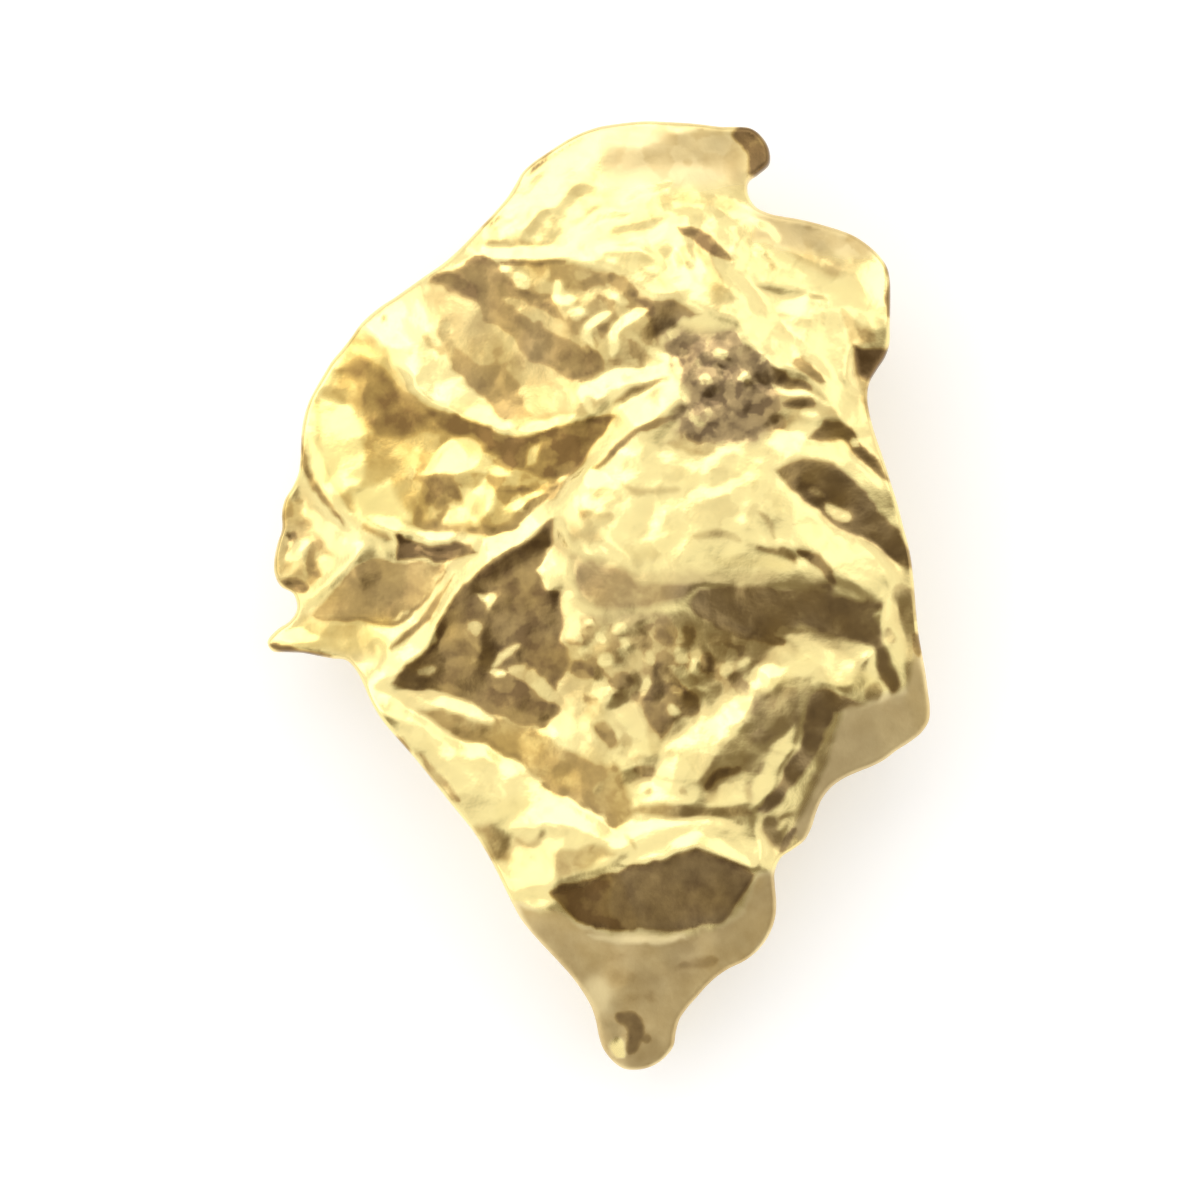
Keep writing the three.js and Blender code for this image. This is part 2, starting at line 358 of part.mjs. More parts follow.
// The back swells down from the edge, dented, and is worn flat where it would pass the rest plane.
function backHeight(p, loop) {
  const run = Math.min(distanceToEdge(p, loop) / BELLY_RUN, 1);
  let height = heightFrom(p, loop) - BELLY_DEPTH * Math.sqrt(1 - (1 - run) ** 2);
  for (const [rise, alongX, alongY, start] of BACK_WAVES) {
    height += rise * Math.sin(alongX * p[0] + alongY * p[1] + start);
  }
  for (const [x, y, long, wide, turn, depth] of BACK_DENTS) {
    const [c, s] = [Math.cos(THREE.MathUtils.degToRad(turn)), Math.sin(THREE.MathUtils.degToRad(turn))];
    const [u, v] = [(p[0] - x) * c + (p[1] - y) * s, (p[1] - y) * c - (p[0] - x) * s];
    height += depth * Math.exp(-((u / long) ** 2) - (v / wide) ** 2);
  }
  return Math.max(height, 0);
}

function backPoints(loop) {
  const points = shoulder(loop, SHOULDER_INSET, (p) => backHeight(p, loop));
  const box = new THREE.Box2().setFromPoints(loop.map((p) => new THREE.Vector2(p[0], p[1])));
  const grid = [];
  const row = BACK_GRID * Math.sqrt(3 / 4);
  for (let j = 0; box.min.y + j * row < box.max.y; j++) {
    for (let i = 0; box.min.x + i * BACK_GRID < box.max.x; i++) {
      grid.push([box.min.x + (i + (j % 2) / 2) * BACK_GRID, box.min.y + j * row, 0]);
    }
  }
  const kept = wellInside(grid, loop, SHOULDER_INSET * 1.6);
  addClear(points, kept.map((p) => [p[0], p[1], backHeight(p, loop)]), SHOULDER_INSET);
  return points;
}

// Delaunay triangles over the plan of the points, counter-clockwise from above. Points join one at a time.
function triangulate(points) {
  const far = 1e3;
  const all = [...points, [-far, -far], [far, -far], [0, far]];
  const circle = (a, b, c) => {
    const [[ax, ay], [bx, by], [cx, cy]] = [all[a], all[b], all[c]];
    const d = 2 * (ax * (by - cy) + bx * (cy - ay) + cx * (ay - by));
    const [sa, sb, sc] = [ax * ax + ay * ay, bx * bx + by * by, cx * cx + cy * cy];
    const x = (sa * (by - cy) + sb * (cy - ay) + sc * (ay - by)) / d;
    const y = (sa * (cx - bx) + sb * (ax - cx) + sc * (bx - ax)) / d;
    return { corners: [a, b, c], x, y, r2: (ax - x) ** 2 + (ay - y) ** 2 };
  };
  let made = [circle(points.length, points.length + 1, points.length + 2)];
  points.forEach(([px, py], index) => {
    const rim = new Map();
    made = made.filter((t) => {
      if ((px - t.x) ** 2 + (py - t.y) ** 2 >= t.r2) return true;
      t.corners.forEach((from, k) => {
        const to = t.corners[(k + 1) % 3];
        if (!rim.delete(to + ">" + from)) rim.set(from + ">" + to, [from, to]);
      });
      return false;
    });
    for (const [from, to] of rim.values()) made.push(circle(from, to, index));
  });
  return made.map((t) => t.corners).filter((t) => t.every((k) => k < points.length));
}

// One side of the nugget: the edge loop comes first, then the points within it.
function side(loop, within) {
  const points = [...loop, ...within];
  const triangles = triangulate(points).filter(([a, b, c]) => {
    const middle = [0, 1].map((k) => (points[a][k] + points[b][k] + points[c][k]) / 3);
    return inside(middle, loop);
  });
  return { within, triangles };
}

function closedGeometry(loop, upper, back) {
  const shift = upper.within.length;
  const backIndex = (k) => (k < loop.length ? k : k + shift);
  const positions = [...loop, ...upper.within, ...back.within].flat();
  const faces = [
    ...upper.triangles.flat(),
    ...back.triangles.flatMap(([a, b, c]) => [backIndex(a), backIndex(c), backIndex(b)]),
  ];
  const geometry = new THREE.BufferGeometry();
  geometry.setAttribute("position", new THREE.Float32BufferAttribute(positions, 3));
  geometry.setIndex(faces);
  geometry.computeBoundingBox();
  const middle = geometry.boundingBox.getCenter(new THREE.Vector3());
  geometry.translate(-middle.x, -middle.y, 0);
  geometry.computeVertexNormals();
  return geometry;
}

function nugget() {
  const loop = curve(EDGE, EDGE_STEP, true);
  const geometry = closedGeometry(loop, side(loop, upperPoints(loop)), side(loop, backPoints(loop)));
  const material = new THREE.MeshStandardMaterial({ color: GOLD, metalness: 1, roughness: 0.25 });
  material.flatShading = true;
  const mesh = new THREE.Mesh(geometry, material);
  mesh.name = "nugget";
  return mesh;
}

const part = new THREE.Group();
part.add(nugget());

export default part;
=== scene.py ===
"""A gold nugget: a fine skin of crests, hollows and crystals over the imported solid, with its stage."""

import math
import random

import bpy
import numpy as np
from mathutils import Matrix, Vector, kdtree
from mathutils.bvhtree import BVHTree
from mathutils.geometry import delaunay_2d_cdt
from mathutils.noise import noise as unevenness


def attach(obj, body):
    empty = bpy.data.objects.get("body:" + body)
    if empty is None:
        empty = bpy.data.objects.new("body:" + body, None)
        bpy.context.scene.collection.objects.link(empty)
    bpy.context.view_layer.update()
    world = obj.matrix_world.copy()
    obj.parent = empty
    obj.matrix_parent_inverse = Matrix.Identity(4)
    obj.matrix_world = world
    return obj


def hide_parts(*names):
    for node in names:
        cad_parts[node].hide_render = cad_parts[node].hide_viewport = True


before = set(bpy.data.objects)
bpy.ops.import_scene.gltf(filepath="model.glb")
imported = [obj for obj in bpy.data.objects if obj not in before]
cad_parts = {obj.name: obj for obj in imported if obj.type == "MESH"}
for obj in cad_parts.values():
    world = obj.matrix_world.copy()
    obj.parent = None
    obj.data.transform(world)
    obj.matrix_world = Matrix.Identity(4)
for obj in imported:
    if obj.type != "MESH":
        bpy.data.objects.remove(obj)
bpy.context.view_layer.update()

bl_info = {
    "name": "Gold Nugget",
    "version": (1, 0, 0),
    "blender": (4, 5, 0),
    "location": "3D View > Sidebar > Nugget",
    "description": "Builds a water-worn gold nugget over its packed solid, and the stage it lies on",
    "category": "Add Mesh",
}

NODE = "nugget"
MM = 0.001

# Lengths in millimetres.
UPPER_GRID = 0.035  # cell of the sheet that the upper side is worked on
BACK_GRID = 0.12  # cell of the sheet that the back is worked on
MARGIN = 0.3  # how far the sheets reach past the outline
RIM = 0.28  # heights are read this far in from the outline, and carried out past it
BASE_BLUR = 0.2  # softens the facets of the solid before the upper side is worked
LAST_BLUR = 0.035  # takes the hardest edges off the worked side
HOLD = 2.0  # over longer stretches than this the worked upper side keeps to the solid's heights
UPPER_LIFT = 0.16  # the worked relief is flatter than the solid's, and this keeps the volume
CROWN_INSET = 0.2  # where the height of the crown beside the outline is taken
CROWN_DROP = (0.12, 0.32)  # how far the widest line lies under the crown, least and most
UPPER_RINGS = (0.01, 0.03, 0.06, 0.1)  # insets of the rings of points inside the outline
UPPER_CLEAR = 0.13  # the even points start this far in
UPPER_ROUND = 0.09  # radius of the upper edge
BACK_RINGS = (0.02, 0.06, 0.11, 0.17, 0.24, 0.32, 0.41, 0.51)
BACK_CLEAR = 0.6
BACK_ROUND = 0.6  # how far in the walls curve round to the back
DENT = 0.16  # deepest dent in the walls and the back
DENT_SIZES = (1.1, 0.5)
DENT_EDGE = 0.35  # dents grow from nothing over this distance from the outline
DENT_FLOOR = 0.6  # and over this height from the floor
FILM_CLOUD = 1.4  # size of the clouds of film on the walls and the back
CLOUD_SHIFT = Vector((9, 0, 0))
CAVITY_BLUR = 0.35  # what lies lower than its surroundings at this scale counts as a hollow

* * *

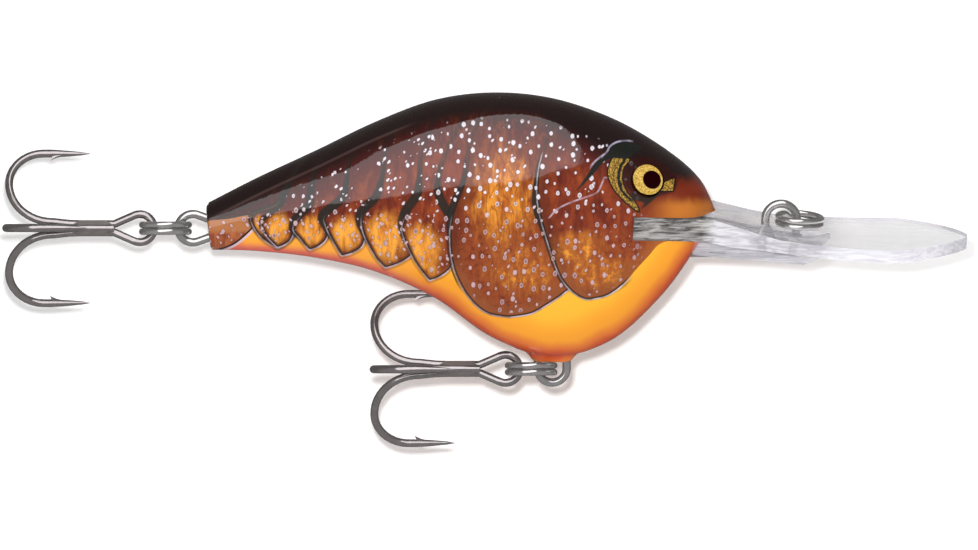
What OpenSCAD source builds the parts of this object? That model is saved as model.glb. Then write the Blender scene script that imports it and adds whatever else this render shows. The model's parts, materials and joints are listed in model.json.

=== INSTRUCTION ===
All lines above containing the string "that" are to be collected.

=== EXERCISE ANSWER ===
UPPER_GRID = 0.035  # cell of the sheet that the upper side is worked on
BACK_GRID = 0.12  # cell of the sheet that the back is worked on
What OpenSCAD source builds the parts of this object? That model is saved as model.glb. Then write the Blender scene script that imports it and adds whatever else this render shows. The model's parts, materials and joints are listed in model.json.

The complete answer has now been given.